> **What the exercise asks**
Repeat all of the material exactly as given.

> **Data provided**
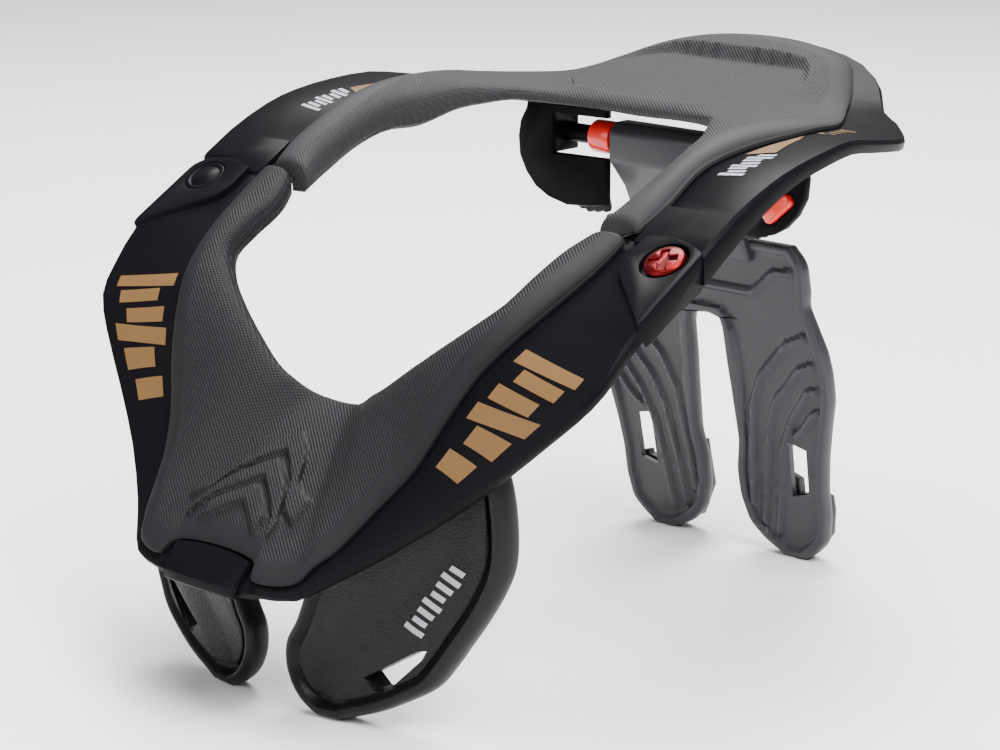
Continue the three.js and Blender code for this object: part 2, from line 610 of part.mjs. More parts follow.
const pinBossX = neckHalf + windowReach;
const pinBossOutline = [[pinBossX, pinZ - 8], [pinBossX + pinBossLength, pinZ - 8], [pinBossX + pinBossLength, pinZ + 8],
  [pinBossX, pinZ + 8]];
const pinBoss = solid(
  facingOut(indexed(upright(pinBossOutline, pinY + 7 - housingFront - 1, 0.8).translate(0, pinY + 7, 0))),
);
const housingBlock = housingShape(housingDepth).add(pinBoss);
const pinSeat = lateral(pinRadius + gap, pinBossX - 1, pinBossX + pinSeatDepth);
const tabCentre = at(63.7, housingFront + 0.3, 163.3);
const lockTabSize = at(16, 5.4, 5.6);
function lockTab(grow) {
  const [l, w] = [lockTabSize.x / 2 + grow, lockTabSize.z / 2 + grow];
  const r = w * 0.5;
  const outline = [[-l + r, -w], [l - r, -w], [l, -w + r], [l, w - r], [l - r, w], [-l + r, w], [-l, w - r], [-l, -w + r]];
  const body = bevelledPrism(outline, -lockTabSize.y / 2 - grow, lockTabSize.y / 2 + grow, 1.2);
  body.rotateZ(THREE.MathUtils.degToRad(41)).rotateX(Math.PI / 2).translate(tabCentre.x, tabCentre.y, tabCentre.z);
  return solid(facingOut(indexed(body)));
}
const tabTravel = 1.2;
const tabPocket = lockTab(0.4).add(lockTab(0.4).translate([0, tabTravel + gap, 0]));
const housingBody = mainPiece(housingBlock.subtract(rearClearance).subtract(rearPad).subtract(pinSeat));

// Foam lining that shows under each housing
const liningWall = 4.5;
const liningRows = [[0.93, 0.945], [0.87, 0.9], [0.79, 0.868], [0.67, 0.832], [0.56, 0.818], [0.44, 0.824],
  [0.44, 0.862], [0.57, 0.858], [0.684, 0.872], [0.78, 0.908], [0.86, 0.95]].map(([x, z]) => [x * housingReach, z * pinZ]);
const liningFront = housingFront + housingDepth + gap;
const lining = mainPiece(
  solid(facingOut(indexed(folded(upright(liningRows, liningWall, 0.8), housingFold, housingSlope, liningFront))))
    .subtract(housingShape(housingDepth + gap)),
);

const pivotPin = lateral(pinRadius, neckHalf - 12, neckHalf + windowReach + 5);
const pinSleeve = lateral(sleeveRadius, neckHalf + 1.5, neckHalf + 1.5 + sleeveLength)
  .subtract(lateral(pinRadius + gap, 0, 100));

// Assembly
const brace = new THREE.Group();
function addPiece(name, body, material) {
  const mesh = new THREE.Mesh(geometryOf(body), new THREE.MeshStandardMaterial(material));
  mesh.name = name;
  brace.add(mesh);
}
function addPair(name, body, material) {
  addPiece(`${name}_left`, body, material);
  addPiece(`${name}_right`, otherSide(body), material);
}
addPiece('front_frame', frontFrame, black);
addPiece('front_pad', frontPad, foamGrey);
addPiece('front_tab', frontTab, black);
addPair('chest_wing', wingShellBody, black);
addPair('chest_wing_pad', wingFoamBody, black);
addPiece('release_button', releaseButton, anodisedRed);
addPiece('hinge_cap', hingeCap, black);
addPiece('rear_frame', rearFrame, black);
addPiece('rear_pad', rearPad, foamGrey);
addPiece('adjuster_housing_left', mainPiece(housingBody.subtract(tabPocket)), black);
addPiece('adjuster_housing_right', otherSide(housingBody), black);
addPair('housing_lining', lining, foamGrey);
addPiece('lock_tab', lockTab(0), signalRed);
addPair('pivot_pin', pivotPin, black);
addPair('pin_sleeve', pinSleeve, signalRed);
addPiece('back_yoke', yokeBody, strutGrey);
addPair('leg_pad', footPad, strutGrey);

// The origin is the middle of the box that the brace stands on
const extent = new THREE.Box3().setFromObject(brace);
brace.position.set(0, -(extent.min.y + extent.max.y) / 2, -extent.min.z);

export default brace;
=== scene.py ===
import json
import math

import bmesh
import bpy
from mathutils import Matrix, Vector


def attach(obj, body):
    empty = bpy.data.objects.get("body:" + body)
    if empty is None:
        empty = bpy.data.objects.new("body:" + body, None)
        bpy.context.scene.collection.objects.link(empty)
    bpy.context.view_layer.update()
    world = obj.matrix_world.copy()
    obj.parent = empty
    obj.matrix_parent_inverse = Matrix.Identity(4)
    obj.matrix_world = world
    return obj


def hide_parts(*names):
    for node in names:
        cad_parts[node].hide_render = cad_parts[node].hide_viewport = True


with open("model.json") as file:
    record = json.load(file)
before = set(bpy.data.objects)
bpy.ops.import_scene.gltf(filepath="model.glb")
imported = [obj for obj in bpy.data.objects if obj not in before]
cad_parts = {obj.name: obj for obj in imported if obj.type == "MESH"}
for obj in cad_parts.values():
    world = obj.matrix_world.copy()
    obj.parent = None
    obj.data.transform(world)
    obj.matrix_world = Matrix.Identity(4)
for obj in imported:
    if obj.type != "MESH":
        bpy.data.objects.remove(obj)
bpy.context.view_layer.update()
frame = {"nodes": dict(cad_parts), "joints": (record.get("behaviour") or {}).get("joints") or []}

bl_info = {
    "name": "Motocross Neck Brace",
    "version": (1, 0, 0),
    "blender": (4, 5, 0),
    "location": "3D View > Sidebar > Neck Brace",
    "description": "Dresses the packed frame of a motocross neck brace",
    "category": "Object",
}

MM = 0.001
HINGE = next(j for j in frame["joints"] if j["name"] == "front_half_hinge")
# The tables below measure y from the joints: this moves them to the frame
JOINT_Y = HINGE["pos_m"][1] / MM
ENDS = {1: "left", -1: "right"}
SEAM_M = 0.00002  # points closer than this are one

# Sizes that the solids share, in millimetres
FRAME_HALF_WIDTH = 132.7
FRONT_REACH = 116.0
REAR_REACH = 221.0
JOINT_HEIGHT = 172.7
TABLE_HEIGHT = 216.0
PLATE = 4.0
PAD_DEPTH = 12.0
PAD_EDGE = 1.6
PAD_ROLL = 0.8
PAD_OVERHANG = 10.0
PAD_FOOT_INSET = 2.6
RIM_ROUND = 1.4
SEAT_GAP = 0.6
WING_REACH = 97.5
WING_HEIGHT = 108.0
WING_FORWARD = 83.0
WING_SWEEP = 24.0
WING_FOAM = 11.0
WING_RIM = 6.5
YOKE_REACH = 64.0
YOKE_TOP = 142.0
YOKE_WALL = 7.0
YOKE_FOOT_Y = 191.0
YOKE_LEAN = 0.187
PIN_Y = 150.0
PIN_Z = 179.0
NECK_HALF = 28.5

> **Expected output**
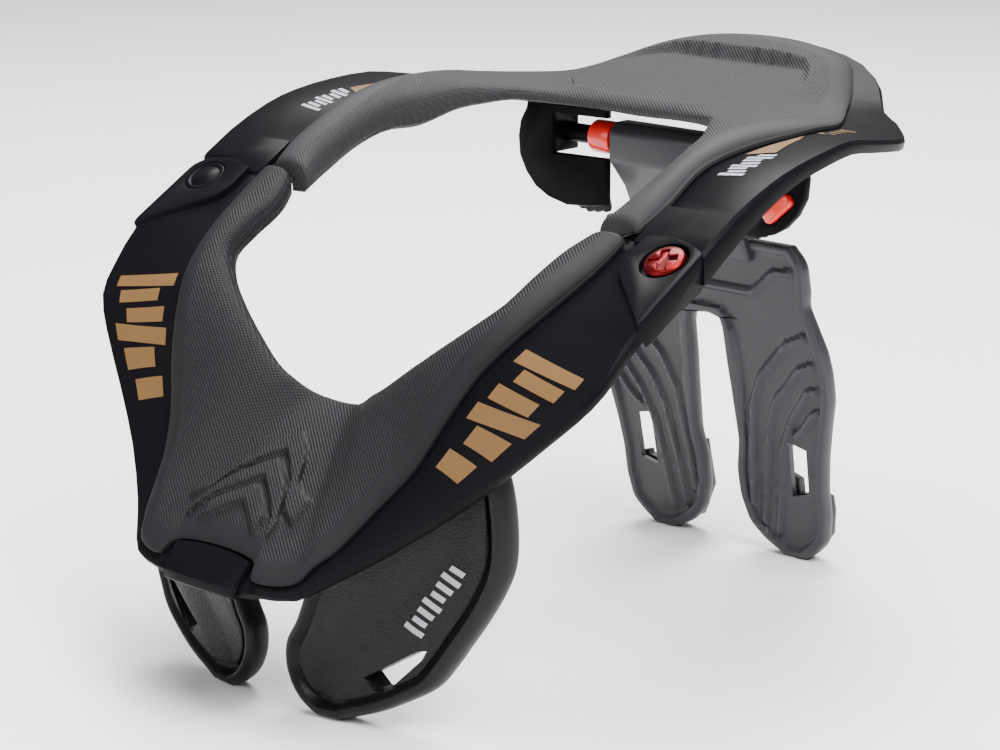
Continue the three.js and Blender code for this object: part 2, from line 610 of part.mjs. More parts follow.
const pinBossX = neckHalf + windowReach;
const pinBossOutline = [[pinBossX, pinZ - 8], [pinBossX + pinBossLength, pinZ - 8], [pinBossX + pinBossLength, pinZ + 8],
  [pinBossX, pinZ + 8]];
const pinBoss = solid(
  facingOut(indexed(upright(pinBossOutline, pinY + 7 - housingFront - 1, 0.8).translate(0, pinY + 7, 0))),
);
const housingBlock = housingShape(housingDepth).add(pinBoss);
const pinSeat = lateral(pinRadius + gap, pinBossX - 1, pinBossX + pinSeatDepth);
const tabCentre = at(63.7, housingFront + 0.3, 163.3);
const lockTabSize = at(16, 5.4, 5.6);
function lockTab(grow) {
  const [l, w] = [lockTabSize.x / 2 + grow, lockTabSize.z / 2 + grow];
  const r = w * 0.5;
  const outline = [[-l + r, -w], [l - r, -w], [l, -w + r], [l, w - r], [l - r, w], [-l + r, w], [-l, w - r], [-l, -w + r]];
  const body = bevelledPrism(outline, -lockTabSize.y / 2 - grow, lockTabSize.y / 2 + grow, 1.2);
  body.rotateZ(THREE.MathUtils.degToRad(41)).rotateX(Math.PI / 2).translate(tabCentre.x, tabCentre.y, tabCentre.z);
  return solid(facingOut(indexed(body)));
}
const tabTravel = 1.2;
const tabPocket = lockTab(0.4).add(lockTab(0.4).translate([0, tabTravel + gap, 0]));
const housingBody = mainPiece(housingBlock.subtract(rearClearance).subtract(rearPad).subtract(pinSeat));

// Foam lining that shows under each housing
const liningWall = 4.5;
const liningRows = [[0.93, 0.945], [0.87, 0.9], [0.79, 0.868], [0.67, 0.832], [0.56, 0.818], [0.44, 0.824],
  [0.44, 0.862], [0.57, 0.858], [0.684, 0.872], [0.78, 0.908], [0.86, 0.95]].map(([x, z]) => [x * housingReach, z * pinZ]);
const liningFront = housingFront + housingDepth + gap;
const lining = mainPiece(
  solid(facingOut(indexed(folded(upright(liningRows, liningWall, 0.8), housingFold, housingSlope, liningFront))))
    .subtract(housingShape(housingDepth + gap)),
);

const pivotPin = lateral(pinRadius, neckHalf - 12, neckHalf + windowReach + 5);
const pinSleeve = lateral(sleeveRadius, neckHalf + 1.5, neckHalf + 1.5 + sleeveLength)
  .subtract(lateral(pinRadius + gap, 0, 100));

// Assembly
const brace = new THREE.Group();
function addPiece(name, body, material) {
  const mesh = new THREE.Mesh(geometryOf(body), new THREE.MeshStandardMaterial(material));
  mesh.name = name;
  brace.add(mesh);
}
function addPair(name, body, material) {
  addPiece(`${name}_left`, body, material);
  addPiece(`${name}_right`, otherSide(body), material);
}
addPiece('front_frame', frontFrame, black);
addPiece('front_pad', frontPad, foamGrey);
addPiece('front_tab', frontTab, black);
addPair('chest_wing', wingShellBody, black);
addPair('chest_wing_pad', wingFoamBody, black);
addPiece('release_button', releaseButton, anodisedRed);
addPiece('hinge_cap', hingeCap, black);
addPiece('rear_frame', rearFrame, black);
addPiece('rear_pad', rearPad, foamGrey);
addPiece('adjuster_housing_left', mainPiece(housingBody.subtract(tabPocket)), black);
addPiece('adjuster_housing_right', otherSide(housingBody), black);
addPair('housing_lining', lining, foamGrey);
addPiece('lock_tab', lockTab(0), signalRed);
addPair('pivot_pin', pivotPin, black);
addPair('pin_sleeve', pinSleeve, signalRed);
addPiece('back_yoke', yokeBody, strutGrey);
addPair('leg_pad', footPad, strutGrey);

// The origin is the middle of the box that the brace stands on
const extent = new THREE.Box3().setFromObject(brace);
brace.position.set(0, -(extent.min.y + extent.max.y) / 2, -extent.min.z);

export default brace;
=== scene.py ===
import json
import math

import bmesh
import bpy
from mathutils import Matrix, Vector


def attach(obj, body):
    empty = bpy.data.objects.get("body:" + body)
    if empty is None:
        empty = bpy.data.objects.new("body:" + body, None)
        bpy.context.scene.collection.objects.link(empty)
    bpy.context.view_layer.update()
    world = obj.matrix_world.copy()
    obj.parent = empty
    obj.matrix_parent_inverse = Matrix.Identity(4)
    obj.matrix_world = world
    return obj


def hide_parts(*names):
    for node in names:
        cad_parts[node].hide_render = cad_parts[node].hide_viewport = True


with open("model.json") as file:
    record = json.load(file)
before = set(bpy.data.objects)
bpy.ops.import_scene.gltf(filepath="model.glb")
imported = [obj for obj in bpy.data.objects if obj not in before]
cad_parts = {obj.name: obj for obj in imported if obj.type == "MESH"}
for obj in cad_parts.values():
    world = obj.matrix_world.copy()
    obj.parent = None
    obj.data.transform(world)
    obj.matrix_world = Matrix.Identity(4)
for obj in imported:
    if obj.type != "MESH":
        bpy.data.objects.remove(obj)
bpy.context.view_layer.update()
frame = {"nodes": dict(cad_parts), "joints": (record.get("behaviour") or {}).get("joints") or []}

bl_info = {
    "name": "Motocross Neck Brace",
    "version": (1, 0, 0),
    "blender": (4, 5, 0),
    "location": "3D View > Sidebar > Neck Brace",
    "description": "Dresses the packed frame of a motocross neck brace",
    "category": "Object",
}

MM = 0.001
HINGE = next(j for j in frame["joints"] if j["name"] == "front_half_hinge")
# The tables below measure y from the joints: this moves them to the frame
JOINT_Y = HINGE["pos_m"][1] / MM
ENDS = {1: "left", -1: "right"}
SEAM_M = 0.00002  # points closer than this are one

# Sizes that the solids share, in millimetres
FRAME_HALF_WIDTH = 132.7
FRONT_REACH = 116.0
REAR_REACH = 221.0
JOINT_HEIGHT = 172.7
TABLE_HEIGHT = 216.0
PLATE = 4.0
PAD_DEPTH = 12.0
PAD_EDGE = 1.6
PAD_ROLL = 0.8
PAD_OVERHANG = 10.0
PAD_FOOT_INSET = 2.6
RIM_ROUND = 1.4
SEAT_GAP = 0.6
WING_REACH = 97.5
WING_HEIGHT = 108.0
WING_FORWARD = 83.0
WING_SWEEP = 24.0
WING_FOAM = 11.0
WING_RIM = 6.5
YOKE_REACH = 64.0
YOKE_TOP = 142.0
YOKE_WALL = 7.0
YOKE_FOOT_Y = 191.0
YOKE_LEAN = 0.187
PIN_Y = 150.0
PIN_Z = 179.0
NECK_HALF = 28.5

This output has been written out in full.